One of the nicest things about the experience of making filled cupcakes is how easy it is to customize a single batch. You can bake one tray of vanilla cupcakes and split the fillings: strawberry for kids, lemon for citrus lovers, chocolate cream for the people who never met a cocoa-based decision they did not support. That flexibility is part of the fun. It makes cupcakes feel personal. They are not just dessert. They are tiny edible personalities in paper jackets.

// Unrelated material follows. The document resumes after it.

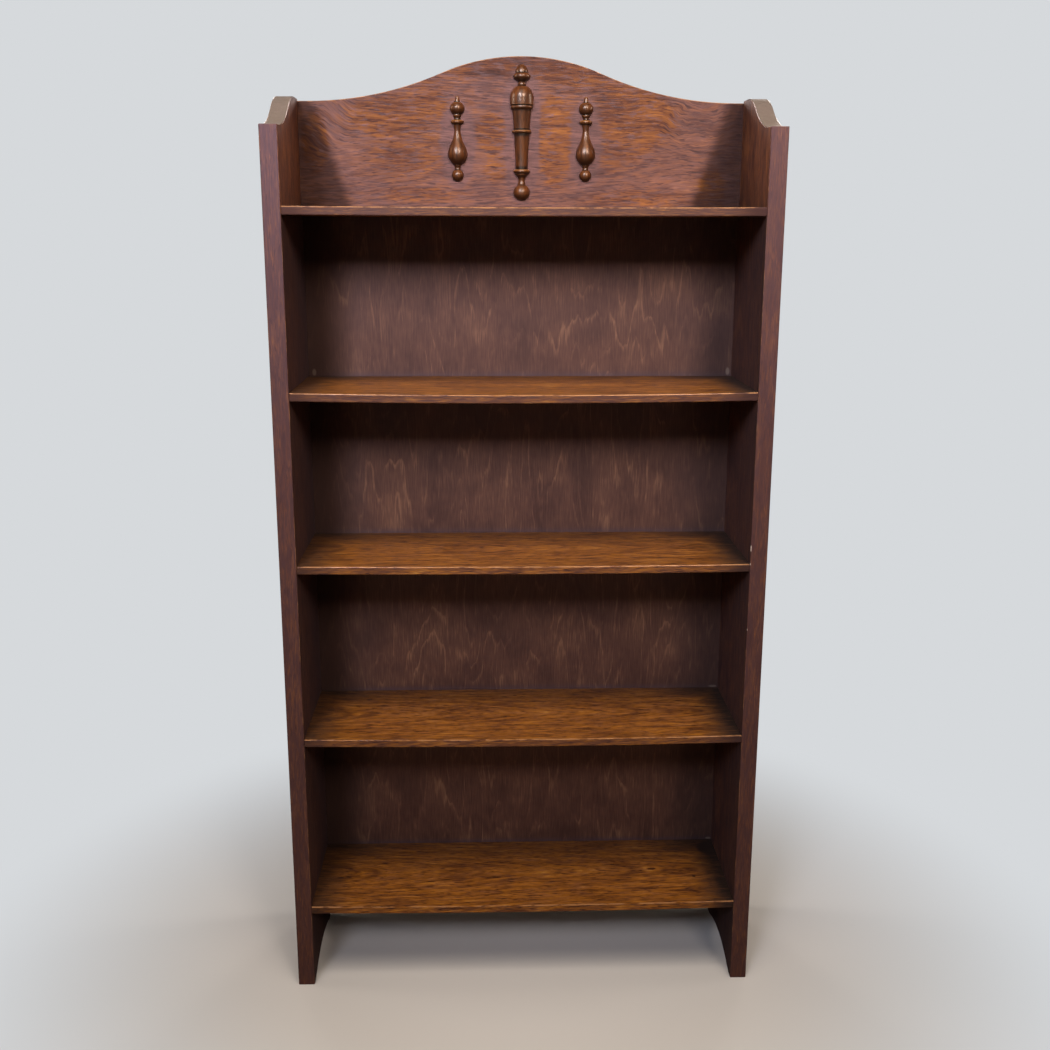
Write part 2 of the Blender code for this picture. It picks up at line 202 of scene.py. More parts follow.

And finally, bakers often learn that filled cupcakes do not need to be perfect to be memorable. A slightly crooked center does not ruin anything. A little extra jam under the frosting is not a disaster. In fact, some of the most charming homemade cupcakes look less like they came from a display case and more like they came from a real kitchen, where real people were trying to make something joyful. That is part of their appeal. They are impressive without being impossible, playful without being childish, and fancy enough to feel special without demanding a four-hour decorating marathon and a soundtrack of personal regret.
So if your first batch is a little uneven, welcome to the club. You are not failing. You are having the authentic cupcake-filling experience.
Final Thoughts
Learning how to add filling to a cupcake is one of those small baking skills that makes a big difference. With the right method, a basic cupcake becomes more flavorful, more memorable, and much more fun to eat. Whether you core and spoon, pipe from the top, fill from the bottom, or bake the filling right into the batter, the goal is the same: create a cupcake that delivers a sweet surprise in the center.
Start with one method, match it to the right filling, and do not overthink it. Cupcakes are supposed to bring joy, not paperwork. Once you get the hang of it, you will have an easy way to create bakery-style desserts at home whenever the mood strikes.